Только вот плакали они все одинаковыми слезами, своими, людскими, братскими и сестринскими. Друга потерял каждый и каждая.
Скрипнула дверь, и в палату сперва просунулся костыль, а следом и капитан Козырев, Дмитрий Михайлович. Видно было, что крался он коридором, снова улизнув от санитарок, надеясь тайно, как настоящий разведчик, пробраться к старому другу, про которого в госпитале болтали всякое: не жилец, мол, требухи, мол, полный таз из него вырезали, значит как пить дать залечат теперь до смерти. Но Козырев знал, верил, что если за кого-то брался доктор Николин, то шансы раненого росли как грибы после дождя, густо, прямо на глазах. Он и сам был одним из, как говорили, негромко и оглядываясь, «Николиных чудес».

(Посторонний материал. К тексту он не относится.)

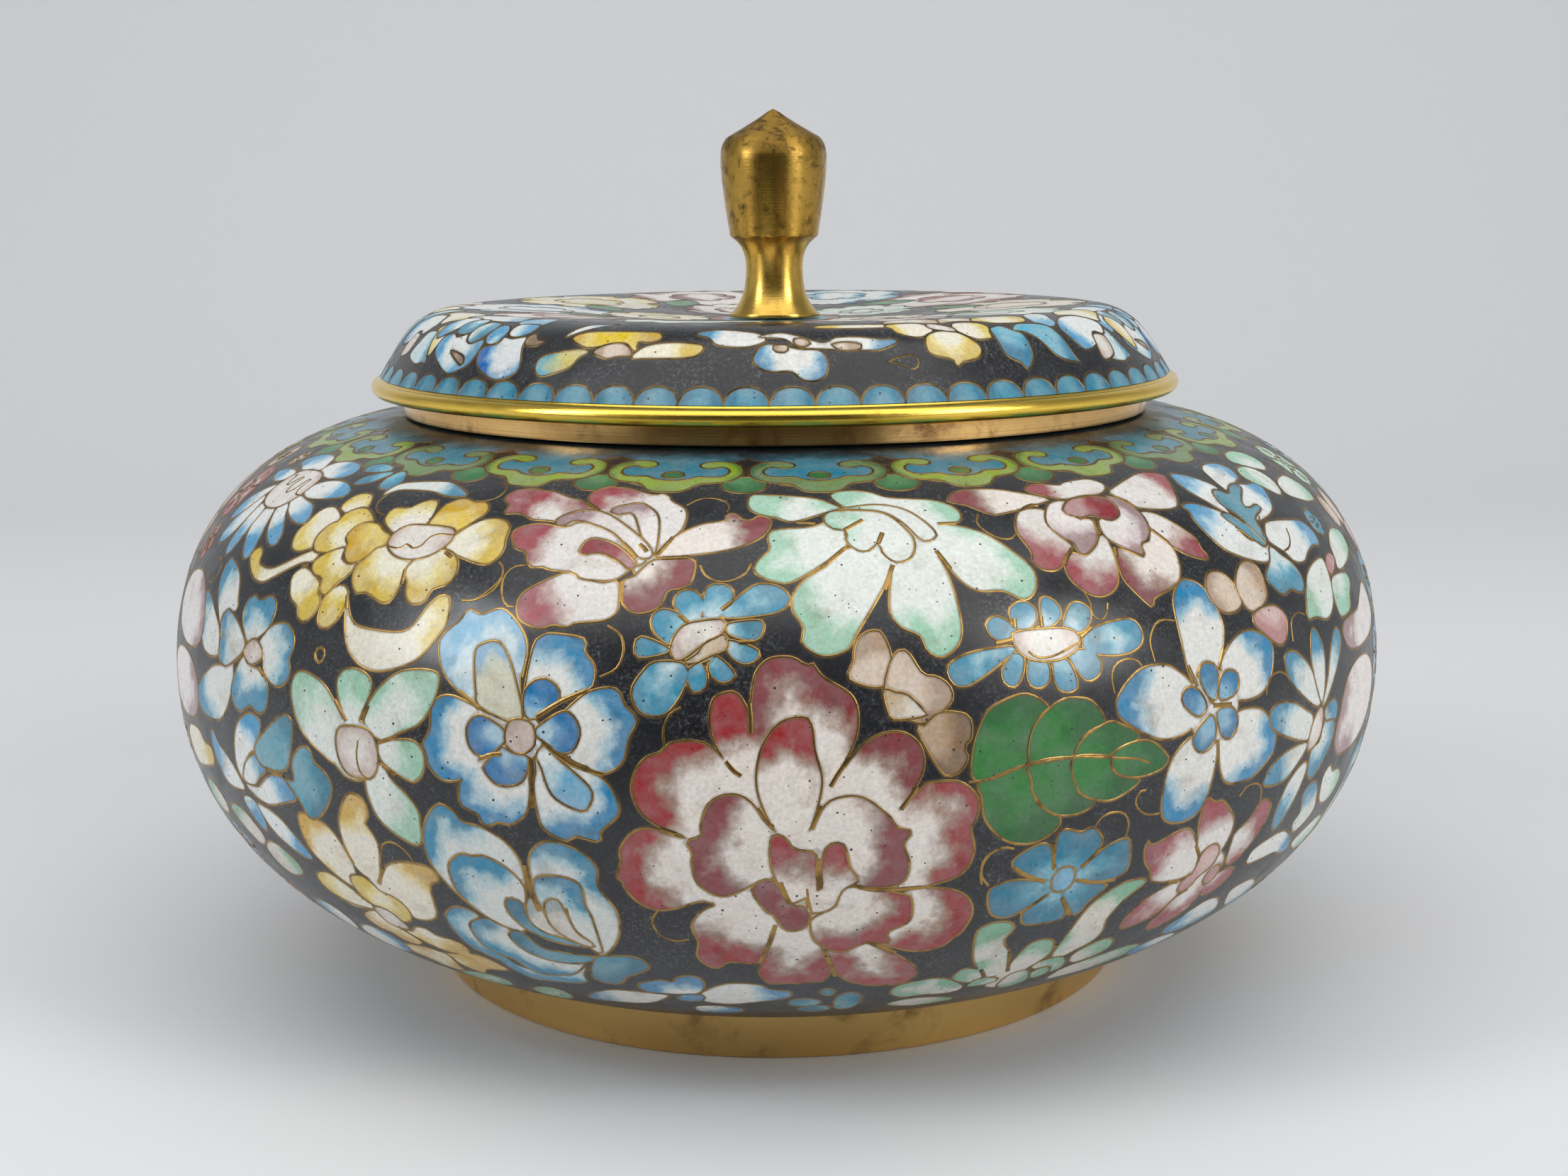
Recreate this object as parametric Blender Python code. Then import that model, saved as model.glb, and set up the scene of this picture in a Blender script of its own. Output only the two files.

Но сейчас, проникнув в палату и услышав песню, звучавшую в госпитале в неурочный час как минимум странно, замер. Улыбка, такая привычная по тому нашему переходу от Малых Вербок до Харькова, такая мужская, хищная, шалая, которая часто озаряла его жесткое худощавое лицо, таяла. Он цепко, мгновенно оглядел наши, такие одинаковые, и его собственное, только что хитрое, предвкушающее сюрприз для друга, вдруг стало точно таким же.
— Кто? — хрипло выдохнул он единственное слово. Уже зная ответ.
— Мироха, — отозвался Тимофеев.
Капитан откинул голову назад резко, едва не выронив костыль. Кожа на шее обтянула острый кадык так, будто он не у стены больничной палаты стоял, а на колу висел. И когда голову опустил, боль в глазах была, наверное, похожей.
— Ах ты ж в Господа Бога… Мироха-Мироха… Друг, дружище старинный…
А потом он, недавно, буквально только что вырвавшийся из объятий безносой, ещё не уверенно стоявший на ногах, обе из которых были сломаны, отбросил в сторону костыль, да так, что тот жалобно хрустнул о стену. И чуть притопнул левой ногой, той, в которой целых костей было ровно на одну меньше, чем в правой.
Шуркалка-буркалка, разливалка-стукалка
Сама стукат, сама льёт, разливает, всем даёт, — запел он, снова вскинув по-волчьи голову.
И тоже не так, как ждали.
Его привычный хрипловатый баритон звучал глухим высоким тенором, так, будто его, убежавшего от собственной смерти, держала за горло смерть друга, старшины разведки восемьдесят первого кавалерийского полка, Мирона Васильевича Краско. Геройски погибшего седьмого октября 1941 года при выполнении боевого задания в двух десятках километров от Лозовой, Харьковской области, Украинской Советской Социалистической республики.